▶ _WHAT YOU WILL DO_
Print the lines of the data, starting with the first, up to and including the line where "slot_stop = 49.0" appears.

▶ _DATA SEGMENT_
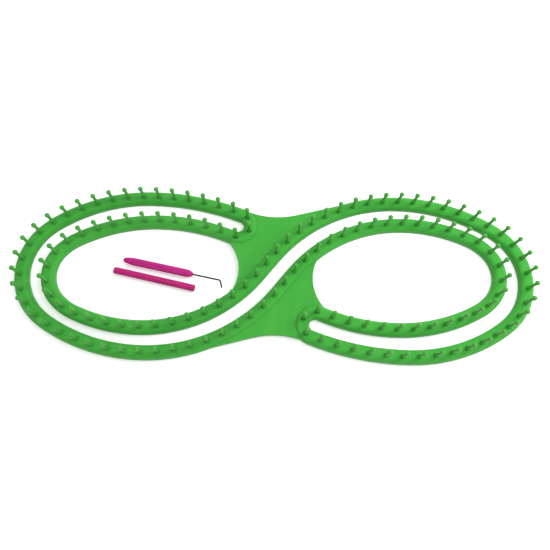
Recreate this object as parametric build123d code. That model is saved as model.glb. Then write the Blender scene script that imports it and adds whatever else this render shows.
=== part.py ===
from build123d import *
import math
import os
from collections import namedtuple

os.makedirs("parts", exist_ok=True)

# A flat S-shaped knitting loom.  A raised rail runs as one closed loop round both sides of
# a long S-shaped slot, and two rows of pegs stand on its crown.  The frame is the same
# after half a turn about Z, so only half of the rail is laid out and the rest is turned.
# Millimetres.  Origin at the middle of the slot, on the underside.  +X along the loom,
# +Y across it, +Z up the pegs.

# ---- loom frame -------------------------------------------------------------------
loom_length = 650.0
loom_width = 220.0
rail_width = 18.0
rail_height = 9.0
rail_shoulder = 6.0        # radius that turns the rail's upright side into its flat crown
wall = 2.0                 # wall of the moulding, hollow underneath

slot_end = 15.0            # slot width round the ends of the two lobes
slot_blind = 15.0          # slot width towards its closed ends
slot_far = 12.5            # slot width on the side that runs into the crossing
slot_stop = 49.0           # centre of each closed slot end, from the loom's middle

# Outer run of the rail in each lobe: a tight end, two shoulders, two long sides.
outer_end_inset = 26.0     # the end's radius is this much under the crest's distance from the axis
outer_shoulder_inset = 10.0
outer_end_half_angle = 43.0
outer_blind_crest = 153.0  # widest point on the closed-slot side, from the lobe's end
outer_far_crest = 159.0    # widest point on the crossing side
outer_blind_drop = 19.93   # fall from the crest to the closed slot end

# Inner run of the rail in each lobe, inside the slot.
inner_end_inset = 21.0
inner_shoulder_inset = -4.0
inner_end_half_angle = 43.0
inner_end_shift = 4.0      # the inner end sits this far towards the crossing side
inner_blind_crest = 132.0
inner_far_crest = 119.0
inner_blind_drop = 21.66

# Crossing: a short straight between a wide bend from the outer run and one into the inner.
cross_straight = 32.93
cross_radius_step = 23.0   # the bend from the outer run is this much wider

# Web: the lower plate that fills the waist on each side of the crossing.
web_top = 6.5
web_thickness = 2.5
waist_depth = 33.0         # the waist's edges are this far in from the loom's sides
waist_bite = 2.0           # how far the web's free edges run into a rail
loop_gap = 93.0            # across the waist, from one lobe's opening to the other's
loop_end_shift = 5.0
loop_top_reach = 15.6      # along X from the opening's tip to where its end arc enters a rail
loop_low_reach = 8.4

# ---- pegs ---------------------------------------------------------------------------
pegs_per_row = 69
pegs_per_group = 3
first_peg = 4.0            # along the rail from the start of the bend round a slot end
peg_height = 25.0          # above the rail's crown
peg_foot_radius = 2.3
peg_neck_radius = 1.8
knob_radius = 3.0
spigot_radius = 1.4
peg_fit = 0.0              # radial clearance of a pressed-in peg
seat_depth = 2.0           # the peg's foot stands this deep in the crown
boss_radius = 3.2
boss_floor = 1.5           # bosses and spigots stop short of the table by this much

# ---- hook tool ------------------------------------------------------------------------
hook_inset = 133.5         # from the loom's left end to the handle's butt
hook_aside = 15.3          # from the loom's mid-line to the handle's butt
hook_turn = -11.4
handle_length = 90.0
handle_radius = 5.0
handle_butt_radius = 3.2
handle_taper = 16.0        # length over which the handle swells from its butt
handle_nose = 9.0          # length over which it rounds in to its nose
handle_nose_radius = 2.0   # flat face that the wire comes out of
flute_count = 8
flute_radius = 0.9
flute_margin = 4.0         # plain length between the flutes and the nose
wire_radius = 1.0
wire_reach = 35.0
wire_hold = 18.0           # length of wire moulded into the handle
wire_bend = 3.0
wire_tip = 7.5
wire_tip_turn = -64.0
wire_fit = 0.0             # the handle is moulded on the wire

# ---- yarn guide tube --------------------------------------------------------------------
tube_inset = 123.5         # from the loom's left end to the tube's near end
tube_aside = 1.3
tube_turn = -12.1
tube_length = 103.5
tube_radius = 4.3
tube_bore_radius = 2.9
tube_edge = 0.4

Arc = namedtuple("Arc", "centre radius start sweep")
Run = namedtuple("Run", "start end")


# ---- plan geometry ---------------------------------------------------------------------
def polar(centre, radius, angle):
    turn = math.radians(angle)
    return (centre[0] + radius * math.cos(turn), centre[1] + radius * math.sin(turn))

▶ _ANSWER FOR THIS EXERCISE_
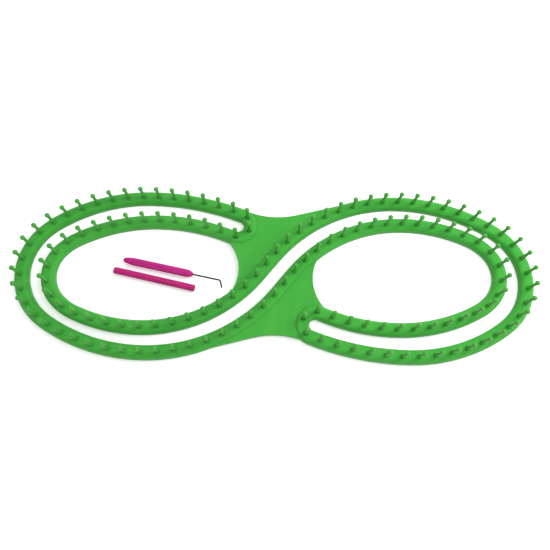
Recreate this object as parametric build123d code. That model is saved as model.glb. Then write the Blender scene script that imports it and adds whatever else this render shows.
=== part.py ===
from build123d import *
import math
import os
from collections import namedtuple

os.makedirs("parts", exist_ok=True)

# A flat S-shaped knitting loom.  A raised rail runs as one closed loop round both sides of
# a long S-shaped slot, and two rows of pegs stand on its crown.  The frame is the same
# after half a turn about Z, so only half of the rail is laid out and the rest is turned.
# Millimetres.  Origin at the middle of the slot, on the underside.  +X along the loom,
# +Y across it, +Z up the pegs.

# ---- loom frame -------------------------------------------------------------------
loom_length = 650.0
loom_width = 220.0
rail_width = 18.0
rail_height = 9.0
rail_shoulder = 6.0        # radius that turns the rail's upright side into its flat crown
wall = 2.0                 # wall of the moulding, hollow underneath

slot_end = 15.0            # slot width round the ends of the two lobes
slot_blind = 15.0          # slot width towards its closed ends
slot_far = 12.5            # slot width on the side that runs into the crossing
slot_stop = 49.0           # centre of each closed slot end, from the loom's middle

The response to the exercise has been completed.